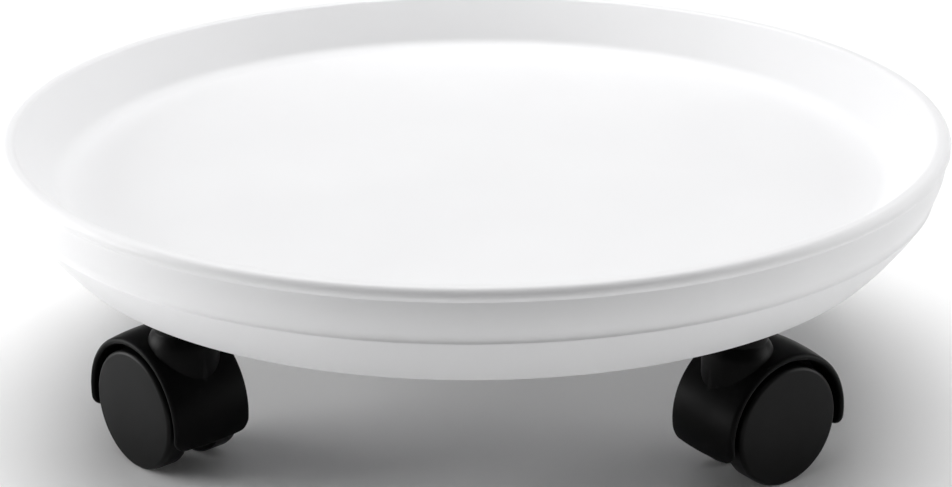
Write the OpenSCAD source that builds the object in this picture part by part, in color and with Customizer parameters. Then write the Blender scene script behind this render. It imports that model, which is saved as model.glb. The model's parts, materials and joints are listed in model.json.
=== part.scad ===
// Plant pot caddy: a round moulded tray on four hooded twin-wheel casters.
// Millimetres, +Z up. The origin is on the ground, under the middle of the tray.
// Each caster is drawn about its swivel axis, with its stem leading along +X.

/* [Tray] */
// Outside diameter of the tray, at its lip
tray_d = 305; // [290:1:340]
// Height of the tray, from the skirt's lower edge to the top of the rim
tray_h = 34; // [33:0.5:36]
// Depth of the dish, from the top of the rim to its floor
dish_depth = 16.3; // [15:0.1:17]
// Thickness of the walls
wall = 2.6; // [2.2:0.1:2.8]
// Thickness of the dish floor
floor_t = 2.8; // [2.4:0.1:3.2]
// Lean of the dish wall above the horizontal, in degrees
wall_lean = 51; // [48:1:54]
// Radius of the lip's roll
lip_r = 2.4; // [2.2:0.1:2.8]
// How far the skirt's lower edge lies inside the lip, along a radius
skirt_inset = 16.2; // [14:0.1:17]
// Number of radial ribs under the floor
rib_count = 16; // [8:8:24]

/* [Casters] */
// Diameter of the circle on which the casters swivel
caster_circle_d = 236; // [220:1:240]
// Diameter of a wheel
wheel_d = 38; // [37:0.5:38.5]
// Width of a wheel
wheel_w = 8; // [7:0.5:8]
// Width of the hood's web between the two wheels
web_w = 10.6; // [10:0.1:11]
// Distance from the swivel axis back to the axle
trail = 9; // [8:0.5:10]
// Thickness of the hood's shell
hood_t = 1.9; // [1.6:0.1:2.2]
// Gap between the wheel and the hood
hood_gap = 2; // [1.6:0.1:2.2]
// Height from the ground to the skirt's lower edge
ride_h = 53.5; // [53:0.5:55]
// Diameter of the stem where it enters the tray
stem_d = 8; // [7.6:0.1:8]
// Diameter of the stem's journal, on which the hood turns
journal_d = 7; // [6.4:0.1:7]
// Diameter of the axle
axle_d = 6; // [5:0.5:6]

/* [Rest pose] */
// Heading of the front left caster, in degrees from +X
front_left_heading = -44; // [-180:1:180]
// Heading of the front right caster
front_right_heading = -141; // [-180:1:180]
// Heading of the rear right caster
rear_right_heading = -62; // [-180:1:180]
// Heading of the rear left caster
rear_left_heading = -155; // [-180:1:180]

/* [Hidden] */
$fn = 96;
// How far a cutting shape runs past the face that it cuts, and a joining shape into its neighbour
overlap = 1;

corners = ["front_left", "front_right", "rear_right", "rear_left"];
corner_angles = [-135, -45, 45, 135];
headings = [front_left_heading, front_right_heading, rear_right_heading, rear_left_heading];
pieces = ["stem", "grip_ring", "hood", "axle", "left_wheel", "right_wheel"];

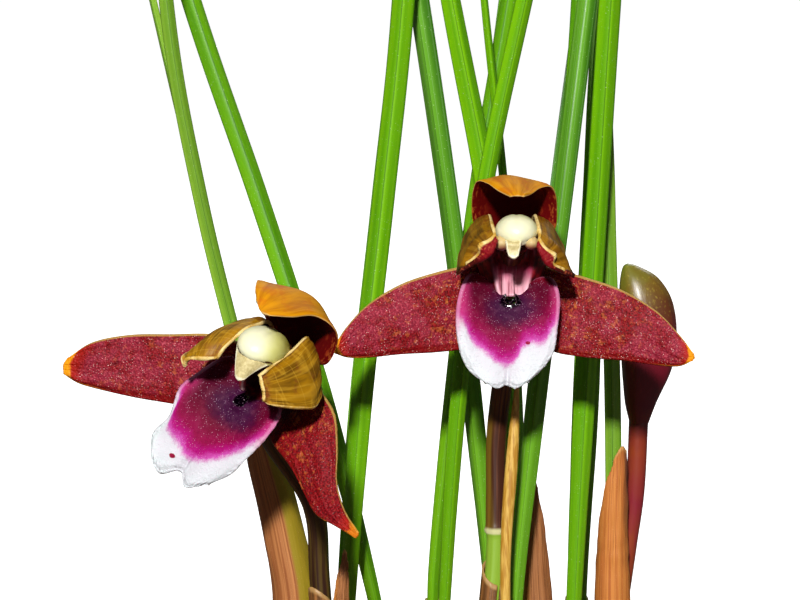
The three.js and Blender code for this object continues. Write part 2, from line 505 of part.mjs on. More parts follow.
// The bud: sepals still closed over each other, with a chin low on its right
function budSolid() {
  const centres = [[23.6, 0, 116], [23.8, 0, 118.5], [24.4, -0.2, 122], [24.5, -0.3, 126], [24.1, -0.2, 130],
    [23.3, 0, 133], [22.3, 0.1, 134.7]];
  const halfWidths = [1.1, 1.9, 2.9, 3.3, 3.1, 2.2, 0.8];
  const halfDepths = [1.1, 1.7, 2.4, 2.7, 2.5, 1.8, 0.7];
  return ringSolid(centres.map(([x, y, z], i) => Array.from({ length: 14 }, (_, j) => {
    const angle = (2 * Math.PI * j) / 14;
    const seam = 1 + 0.05 * Math.cos(3 * angle);
    return new THREE.Vector3(x + halfWidths[i] * seam * Math.cos(angle),
      y + halfDepths[i] * seam * Math.sin(angle), z + 0.25 * halfWidths[i] * Math.cos(angle));
  })));
}

add('bud', budSolid(), 'budMaroon');
const budStalk = [[19.6, 2.4, 69.4], [21.4, 1.6, 90], [22.6, 0.4, 101], [23.3, 0, 108], [23.6, 0, 115.4]];
add('bud_stalk', stemSolid(budStalk.map(vector), [0.9, 0.9, 0.95, 1.1, 1.1], 9, 9), 'budMaroon');

// A young shoot beside the right stalk, still rolled
const youngShoot = [
  [7.9, -18.8, 69.4], [7.6, -18.5, 88], [7.4, -17.9, 103], [8.2, -16.9, 115], [8.7, -16.2, 124],
];
add('young_shoot', stemSolid(youngShoot.map(vector), [0.5, 0.5, 0.4, 0.65, 0.3], 8, 9), 'youngTan');

// The pot's wall leans outward from base to rim
const outerRadius = (z) => THREE.MathUtils.lerp(pot.baseRadius, pot.rimRadius - pot.rimStep, z / pot.height);
const innerRadius = (z) => outerRadius(z) - pot.wall;

// Bark mix, with holes where the rhizomes and stems stand in it
function mediumSolid() {
  const low = pot.floor + clearance;
  const inner = (z) => innerRadius(z) - clearance;
  const body = solidOf(new THREE.LatheGeometry([
    new THREE.Vector2(0, low), new THREE.Vector2(inner(low), low),
    new THREE.Vector2(inner(medium.top - medium.doming), medium.top - medium.doming),
    new THREE.Vector2(20, medium.top), new THREE.Vector2(0, medium.top),
  ], pot.sides).rotateX(Math.PI / 2));
  const chips = Array.from({ length: medium.chips }, (_, i) => {
    const radius = (inner(medium.top) - 8) * Math.sqrt((i + 0.5) / medium.chips);
    const angle = i * goldenAngle;
    const size = 0.7 + 0.5 * random();
    const chip = new THREE.BoxGeometry(medium.chipLength * size, medium.chipWidth * size, medium.chipDepth);
    chip.applyQuaternion(new THREE.Quaternion().setFromEuler(
      new THREE.Euler(0.7 * (random() - 0.5), 0.7 * (random() - 0.5), 2 * Math.PI * random())));
    const height = medium.top - 1 + 1.6 * random();
    return chip.translate(radius * Math.cos(angle), radius * Math.sin(angle), height);
  });
  return [body, ...chips.map(solidOf)].reduce((sum, solid) => sum.add(solid));
}


function hole([x, y]) {
  const depth = medium.holeTop - medium.holeBottom;
  const cut = new THREE.CylinderGeometry(medium.holeRadius, medium.holeRadius, depth, 10);
  return solidOf(cut.rotateX(Math.PI / 2).translate(x, y, medium.holeBottom + depth / 2));
}

const standing = [
  ...Object.values(leaves).map(({ points }) => points[0]),
  ...Object.values(sheaths).map(({ axis }) => axis[0]),
  rightStalk[0], leftStalk[0], budStalk[0], youngShoot[0],
].filter(([, , z]) => z < pot.height);
const planted = Object.values(rhizomes).map((places) => rhizomeSolid(places, bulb.holeMargin));
const bark = [...planted, ...standing.map(hole)].reduce((rest, cut) => rest.subtract(cut), mediumSolid());
const [largestPiece] = bark.decompose().sort((a, b) => b.volume() - a.volume());
add('bark_mix', geometryOf(largestPiece), 'bark');

// The pot, with holes in its floor for water
function potSolid() {
  const rimBottom = pot.height - pot.rimHeight;
  const { baseRadius, rimRadius, height, floor, round } = pot;
  const profile = [
    [0, 0], [baseRadius - round, 0], [outerRadius(round), round], [outerRadius(rimBottom), rimBottom],
    [rimRadius - round, rimBottom], [rimRadius, rimBottom + round], [rimRadius, height - round],
    [rimRadius - round, height], [innerRadius(height) + round, height],
    [innerRadius(height - round), height - round], [innerRadius(floor), floor], [0, floor],
  ];
  const wall = solidOf(new THREE.LatheGeometry(
    profile.map(([r, z]) => new THREE.Vector2(r, z)), pot.sides).rotateX(Math.PI / 2));
  return Array.from({ length: pot.drainCount }, (_, i) => {
    const angle = (2 * Math.PI * i) / pot.drainCount + Math.PI / 2;
    const drain = new THREE.CylinderGeometry(pot.drainRadius, pot.drainRadius, 3 * pot.floor, 20);
    return solidOf(drain.rotateX(Math.PI / 2)
      .translate(pot.drainCircle * Math.cos(angle), pot.drainCircle * Math.sin(angle), 0));
  }).reduce((rest, cut) => rest.subtract(cut), wall);
}

add('pot', geometryOf(potSolid()), 'clay');

export default plant;
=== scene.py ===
import math
import random

import bmesh
import bpy
import numpy as np
from mathutils import Matrix, Vector


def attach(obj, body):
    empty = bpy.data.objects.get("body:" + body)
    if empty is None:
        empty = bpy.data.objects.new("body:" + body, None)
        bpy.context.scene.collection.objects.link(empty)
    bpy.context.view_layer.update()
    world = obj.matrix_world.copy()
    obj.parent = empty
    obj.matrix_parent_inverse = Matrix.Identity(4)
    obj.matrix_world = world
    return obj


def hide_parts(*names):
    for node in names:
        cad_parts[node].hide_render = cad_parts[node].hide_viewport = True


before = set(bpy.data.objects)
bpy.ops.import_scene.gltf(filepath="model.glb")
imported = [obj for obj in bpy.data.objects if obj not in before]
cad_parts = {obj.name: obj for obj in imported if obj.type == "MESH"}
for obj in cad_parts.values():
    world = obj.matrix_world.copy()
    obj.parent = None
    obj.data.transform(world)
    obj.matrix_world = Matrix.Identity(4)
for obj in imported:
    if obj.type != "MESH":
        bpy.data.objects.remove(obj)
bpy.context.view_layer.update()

body = "root"
mm = 0.001               # every place and size below is in millimetres, apart from the stage
scene = bpy.context.scene


def placed(name, data):               # a new object in the scene
    thing = bpy.data.objects.new(name, data)
    scene.collection.objects.link(thing)
    return thing


# Camera: level with the blooms and a little above them
view = {"target": (-4.5, -20, 133.5), "distance": 370, "elevation": 8, "lens": 149.85, "sensor": 36}


def placeCamera():
    camera = placed("camera", bpy.data.cameras.new("camera"))
    tilt = math.radians(view["elevation"])
    back = Vector((0, -math.cos(tilt), math.sin(tilt))) * view["distance"]
    camera.location = (Vector(view["target"]) + back) * mm
    camera.rotation_euler = (math.pi / 2 - tilt, 0, 0)
    camera.data.lens = view["lens"]
    camera.data.sensor_width = view["sensor"]
    camera.data.clip_start = 0.02
    camera.data.clip_end = 60
    scene.camera = camera


placeCamera()
print("camera placed")


# Node graphs, for finishes and for Geometry Nodes
def tone(code):                       # a colour as seen on a screen, made linear
    parts = [int(code[i:i + 2], 16) / 255 for i in (0, 2, 4)]
    return tuple(p / 12.92 if p <= 0.04045 else ((p + 0.055) / 1.055) ** 2.4 for p in parts) + (1.0,)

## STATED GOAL
Exactly repeat the lines above, from the opening line through the one with "rib_count = 16; // [8:8:24]", and include nothing else.

## SOLUTION TO THIS PROBLEM
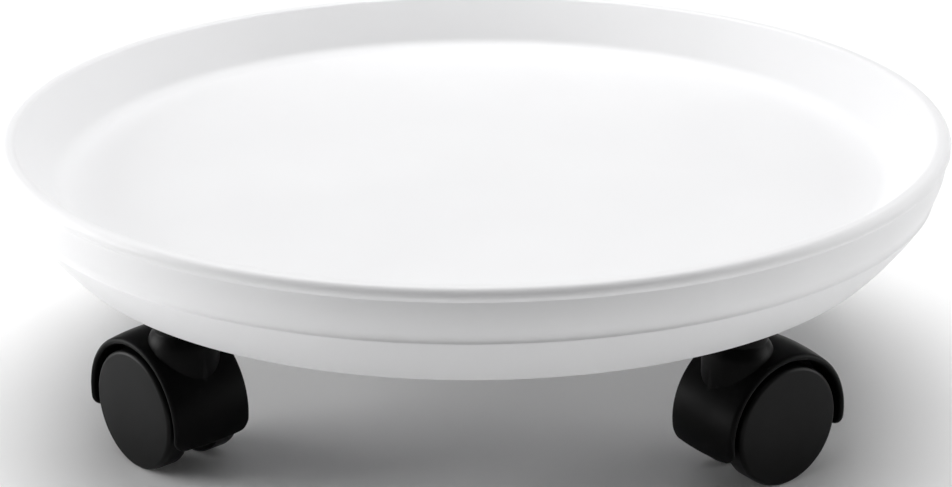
Write the OpenSCAD source that builds the object in this picture part by part, in color and with Customizer parameters. Then write the Blender scene script behind this render. It imports that model, which is saved as model.glb. The model's parts, materials and joints are listed in model.json.
=== part.scad ===
// Plant pot caddy: a round moulded tray on four hooded twin-wheel casters.
// Millimetres, +Z up. The origin is on the ground, under the middle of the tray.
// Each caster is drawn about its swivel axis, with its stem leading along +X.

/* [Tray] */
// Outside diameter of the tray, at its lip
tray_d = 305; // [290:1:340]
// Height of the tray, from the skirt's lower edge to the top of the rim
tray_h = 34; // [33:0.5:36]
// Depth of the dish, from the top of the rim to its floor
dish_depth = 16.3; // [15:0.1:17]
// Thickness of the walls
wall = 2.6; // [2.2:0.1:2.8]
// Thickness of the dish floor
floor_t = 2.8; // [2.4:0.1:3.2]
// Lean of the dish wall above the horizontal, in degrees
wall_lean = 51; // [48:1:54]
// Radius of the lip's roll
lip_r = 2.4; // [2.2:0.1:2.8]
// How far the skirt's lower edge lies inside the lip, along a radius
skirt_inset = 16.2; // [14:0.1:17]
// Number of radial ribs under the floor
rib_count = 16; // [8:8:24]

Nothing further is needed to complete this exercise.